Under new rules, short sellers must wait at least one day to cover their positions and pay back loans used to buy shares. Previously, investors could cover their positions within the same day, a practice regulators said added to ” abnormal volatility of stock prices.”
Short selling allows investors to sell borrowed shares on the belief they can buy them back at a much lower price later on, pocketing the difference. It remains a small portion of China’s debt-fueled stock investing, or margin loans, making up just 3.48 billion yuan ($560.28 million) as of Monday, compared with 1.29 trillion yuan of margin-financing loans, according to Wind Information Co.
Short-selling levels have fallen from record 10.31 billion yuan on April 9, though they have risen from a recent low of 1.90 billion yuan at the end of January 2014. The limited scale means revised rules aren’t likely to have a big impact on market swings, said Li Lei, an analyst at China Minzu Securities.
Nevertheless, officials’ moves could help repair investor sentiment. “Short selling has been a concern by many retail investors and they are likely to see this development as a net positive for the market,” said Gerry Alfonso, director of trading at Shenwan Hongyuan Securities.
On Tuesday, Citic Securities Co., China’s largest brokerage firm by assets, and Huatai Securities Co., China’s fourth-largest broker, temporarily suspended their short-selling businesses, effective immediately, according to separate company statements.
The announcements follow Chinese regulators’ deepened scrutiny of automated trading in recent days. A total of 38 trading accounts on the Shanghai and Shenzhen Stock Exchange have been frozen as of Monday over trading irregularities, including one account managed by U.S.-based hedge fund firm Citadel Securities.
Meanwhile, a slide in prices of commodities–from oil to gold and copper–has continued to pressure some Asian currencies.
A slump in oil, which had fallen below $50 a barrel Monday, stands to threaten Malaysia’s oil-related revenues and deals another blow to the battered ringgit. The currency is already one of the worst-performing in emerging markets, down 10.6% so far this year.
The ringgit also has struggled amid a continuing investigation into the troubled state investment fund 1Malaysia Development Bhd., which has hurt investor confidence. Yields, which move inversely to prices, on Malaysia’s five-year government bonds have surged 0.139 percentage points since the beginning of last week to 3.64%, their highest in over a month.
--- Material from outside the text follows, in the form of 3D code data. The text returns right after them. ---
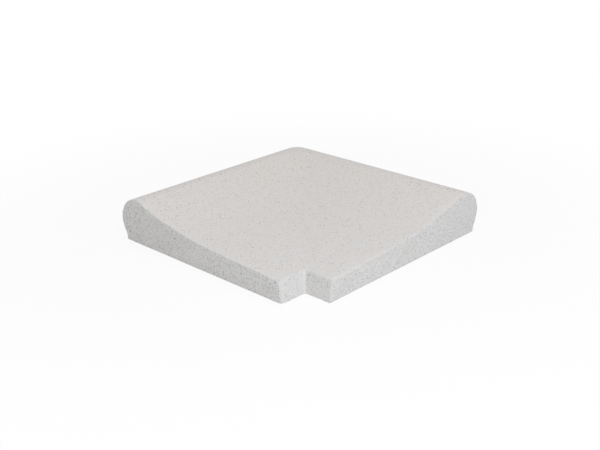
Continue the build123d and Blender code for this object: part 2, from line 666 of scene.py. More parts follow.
    def lay_notch(self, notch: np.ndarray) -> None:
        """Lays the rows down the notch's walls.

        Args:
            notch: The sheet that gets the point indices.
        """
        wall = self.wall
        stations = np.arange(wall + 1 - self.first_bend, self.first_bend - wall)
        over, under = self.upper[wall + np.abs(stations)], self.lines[wall + np.abs(stations)]
        start = np.array([self.upper[wall], self.section.top(self.upper[wall], self.section.side)])
        end = np.array([self.wall_inset, 0.0])
        for row, (inset, height) in enumerate(self.wall_rows(start, end)):
            share = height / start[1]
            far = inset + share * (over - self.upper[wall]) + (1 - share) * (under - self.wall_inset)
            low, high = self.place(np.full(far.shape, inset), far)
            across, along = self.either_way(stations <= 0, low, high)
            by_top, by_foot = row < self.arris_pieces, self.rows - 1 - row < self.arris_pieces
            rubbed = float(by_top) + self.notch_base_rub * float(by_foot)
            # The inner-corner mask: fewer grains, and painted light that whitens the paste towards the
            # corner.
            band = np.where(stations < 0, *self.notch_root_clean_and_lit_bands)
            root = np.clip(1 - (far - inset) / band, 0, 1)
            masks = {Mask.NOTCH_WALL: 1.0, Mask.ARRIS: rubbed, Mask.BARED: self.wall_bared, Mask.ROOT: root}
            notch[row, stations + self.last - wall] = self.add(across, along, height, masks)

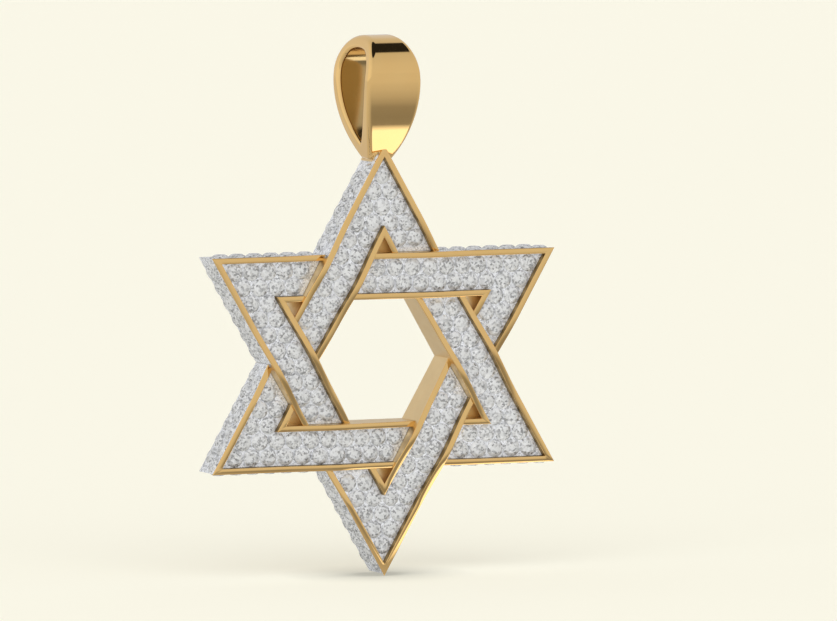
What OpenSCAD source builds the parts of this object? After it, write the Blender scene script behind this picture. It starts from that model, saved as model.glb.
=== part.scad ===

Malaysia’s ringgit hit 3.8685 against the U.S. dollar Tuesday, down as much as 0.48% from 3.8498 late Monday in Asia, when it fell as much as 0.9% against the U.S. dollar. Expectations of a U.S. rate increase later this year, which could incite investors to shift to less-risky assets, adds another layer of uncertainty.
“There’s going to be further pressure on the ringgit now that there’s no support from the central bank,” said Khoon Goh, a currency strategist at ANZ Bank in Singapore, referring to the central bank exhausting its foreign-exchange reserves to stem the ringgit’s rapid decline. “The fall in oil prices is not going to help the ringgit either.”
Elsewhere, the Singaporean dollar hit its weakest level in 4 1/2 months against the U.S. dollar.
Brent oil futures were up 1% to $50.03 a barrel in Asia trade, recovering somewhat after data Monday showed a gauge of Chinese factory-floor activity slumped to a two-year low. That data also hurt industrial metals like copper and aluminum, which have fallen to six-year lows.
Gold prices were down 0.2% at 1087.50 an ounce in Asia trade, with the yellow metal hitting five-year lows in recent days.
Stock markets in the Asian region were roughly flat. The Nikkei Stock Average down 0.1%, South Korea’s Kospi was up 1% and the S&P ASX 200 was up 0.3%.
In Australia, the central bank kept its cash rate steady at a record low 2.0% Tuesday, but kept the door open for rate cuts later this year. A protracted commodities slump has pressured Australia’s resources-dependent economy, and nonmining investment continues to lag.
The Australian dollar strengthened after the announcement, last at $0.7374, compared with $0.7286 earlier Tuesday, after the central bank said the local dollar is adjusting to weaker commodity prices. Earlier, Gov. Glenn Stevens had warned the Aussie should and would weaken further. The currency has recent fallen to a six-year low.